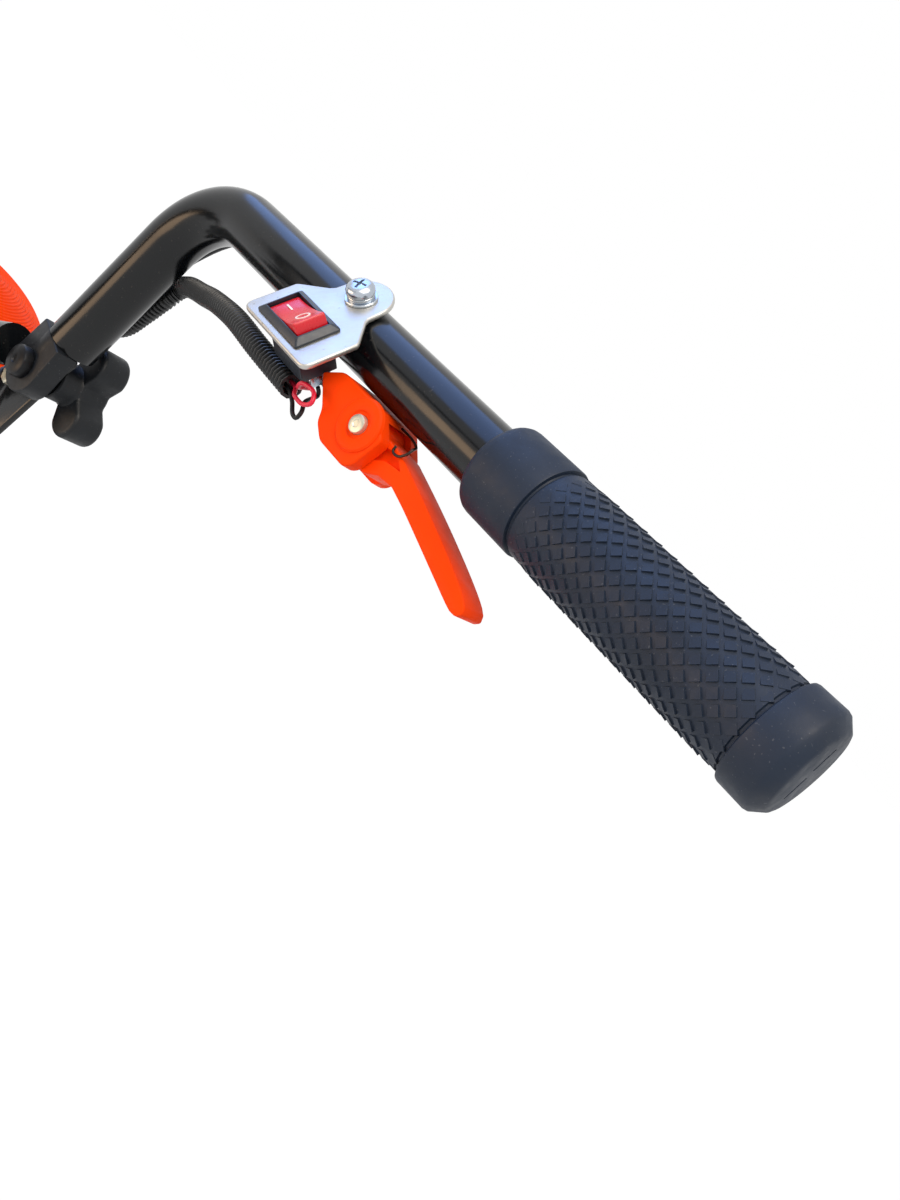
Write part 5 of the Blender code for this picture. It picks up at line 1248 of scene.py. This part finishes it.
def starterPull():
    half, reach, low, high = starter["pull"]
    pull = raiseOutline("starterPull", roundedBox(-half, -reach, half, reach, 6, 8), low, high)
    roundEdges(pull, 2.8, 5, 50)
    neck = spinProfile("neck", [(0, 76.3), (4.5, 76.3), (4.9, 77.2), (6, low + 1), (0, low + 1)], 48)
    shapeWith(pull, "UNION", neck)
    shapeWith(pull, "DIFFERENCE", barAt("knot", 3.2, high - 3, high + 2, 32), barAt("bore", 2.0, 70, 99, 24))
    finishPiece(pull, starterPlace, skins["black_plastic"], "pull_handle", "starter_handle")
    near, far = starter["ropeSpan"]
    points = [(0, 0, near + (far - near) * i / 40) for i in range(41)]
    radii = [starter["rope"] - 0.22 * (i % 2) for i in range(41)]
    rope = wireAlong("starterRope", points, radii, 16)
    finishPiece(rope, starterPlace, wovenCord, None, smooth=60)
    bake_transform(rope)


recoilCover()
fanHousing()
starterPull()
print("starter and fan housing done")

tank = {
    "low": (-136.0, -24.0, 292.0),
    "high": (-56.0, 76.0, 372.0),
    "corner": 16.0,
    "edge": 8.0,
    "neck": (-100.0, 12.0),
    "capRadius": 18.6,
    "capRibs": 36,
    "feet": (-122.0, -82.0),
}


def fuelTank():
    x0, y0, z0 = tank["low"]
    x1, y1, z1 = tank["high"]
    body = raiseOutline("fuelTank", roundedBox(x0, y0, x1, y1, tank["corner"], 8), z0, z1)
    roundEdges(body, tank["edge"], 5, 50)
    middle = (z0 + z1) / 2
    seam = raiseOutline("seam", roundedBox(x0 - 0.9, y0 - 0.9, x1 + 0.9, y1 + 0.9, tank["corner"] + 0.9, 8),
                        middle - 0.6, middle + 0.6)
    neck = spinProfile("neck", [(0, 366), (17, 366), (17, 373.4), (15, 374.4), (15, 381), (0, 381)], 48)
    moved(neck, Matrix.Translation((*tank["neck"], 0)))
    shapeWith(body, "UNION", seam, neck)
    for x in tank["feet"]:
        shapeWith(body, "UNION", easedBox("foot", (x, -8, 284.3), (x + 12, 60, 294), 1.2))
    shapeWith(body, "DIFFERENCE", barAt("mouth", 11.5, 370, 390, 48, *tank["neck"]))
    roundEdges(body, 0.5, 2, 50)
    finishPiece(body, inPlace, skins["fuel_plastic"], "frame", "fuel_tank", smooth=40)


def fuelCap():
    radius = tank["capRadius"]
    cap = spinProfile("fuelCap", [(0, 381.3), (15.6, 381.3), (15.6, 375), (radius - 0.4, 375),
                                  (radius, 375.6), (radius, 388.4), (radius - 0.7, 389.6),
                                  (radius - 2.4, 390.6), (12, 390.9), (11.4, 390.2), (4, 389.9),
                                  (0, 389.9)], 72)
    ridge = wireAlong("capRidge", [(radius, 0, 377), (radius, 0, 388)], 0.75, 8)
    ridges = repeated(ridge, turnedBy(360 * i / tank["capRibs"] for i in range(tank["capRibs"])))
    joinWith(cap, ridges, easedBox("bridge", (-11, -2.4, 388), (11, 2.4, 390.9), 0.8))
    finishPiece(cap, Matrix.Translation((*tank["neck"], 0)), skins["black_plastic"], "cap", "fuel_cap")


def fuelHose():
    points = smoothPoints([(-55, 4, 306), (-46, 2, 305), (-38, -10, 306), (-32, -24, 320), (-24, -34, 334),
                           (-18, -36, 338)], 2.0)
    hose = wireAlong("fuelHose", points, 2.6, 16)
    collar = wireAlong("collar", [(-20.5, -35.4, 336.6), (-18.6, -36, 337.8)], 3.8, 16)
    finishPiece(joinWith(hose, collar), inPlace, amberHose, "frame", smooth=50)


fuelTank()
fuelCap()
fuelHose()
print("tank done")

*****

WHAT TO DO: Please write out the material word for word from its first line through the line holding "and fan housing", including both, and no line past it.

ANSWER TO THIS PROBLEM:
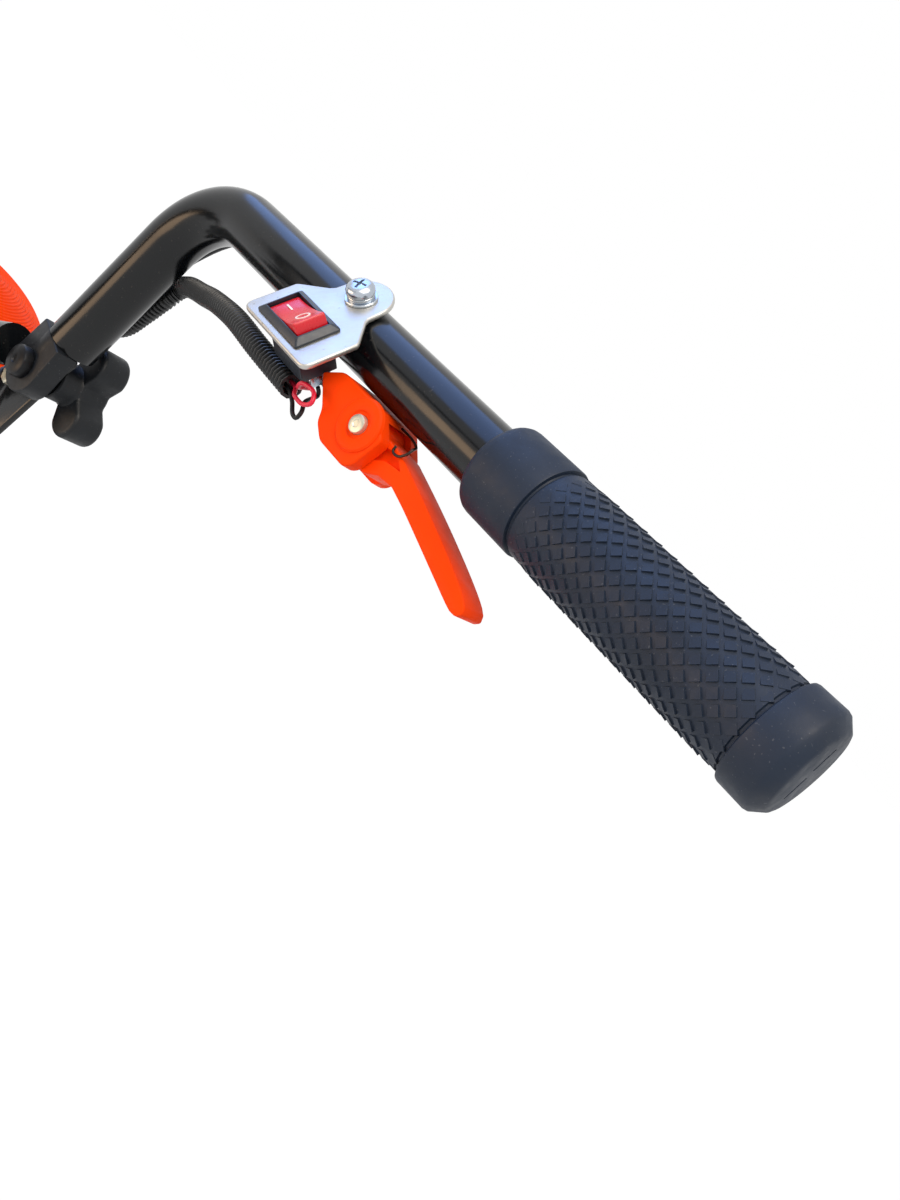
Write part 5 of the Blender code for this picture. It picks up at line 1248 of scene.py. This part finishes it.
def starterPull():
    half, reach, low, high = starter["pull"]
    pull = raiseOutline("starterPull", roundedBox(-half, -reach, half, reach, 6, 8), low, high)
    roundEdges(pull, 2.8, 5, 50)
    neck = spinProfile("neck", [(0, 76.3), (4.5, 76.3), (4.9, 77.2), (6, low + 1), (0, low + 1)], 48)
    shapeWith(pull, "UNION", neck)
    shapeWith(pull, "DIFFERENCE", barAt("knot", 3.2, high - 3, high + 2, 32), barAt("bore", 2.0, 70, 99, 24))
    finishPiece(pull, starterPlace, skins["black_plastic"], "pull_handle", "starter_handle")
    near, far = starter["ropeSpan"]
    points = [(0, 0, near + (far - near) * i / 40) for i in range(41)]
    radii = [starter["rope"] - 0.22 * (i % 2) for i in range(41)]
    rope = wireAlong("starterRope", points, radii, 16)
    finishPiece(rope, starterPlace, wovenCord, None, smooth=60)
    bake_transform(rope)


recoilCover()
fanHousing()
starterPull()
print("starter and fan housing done")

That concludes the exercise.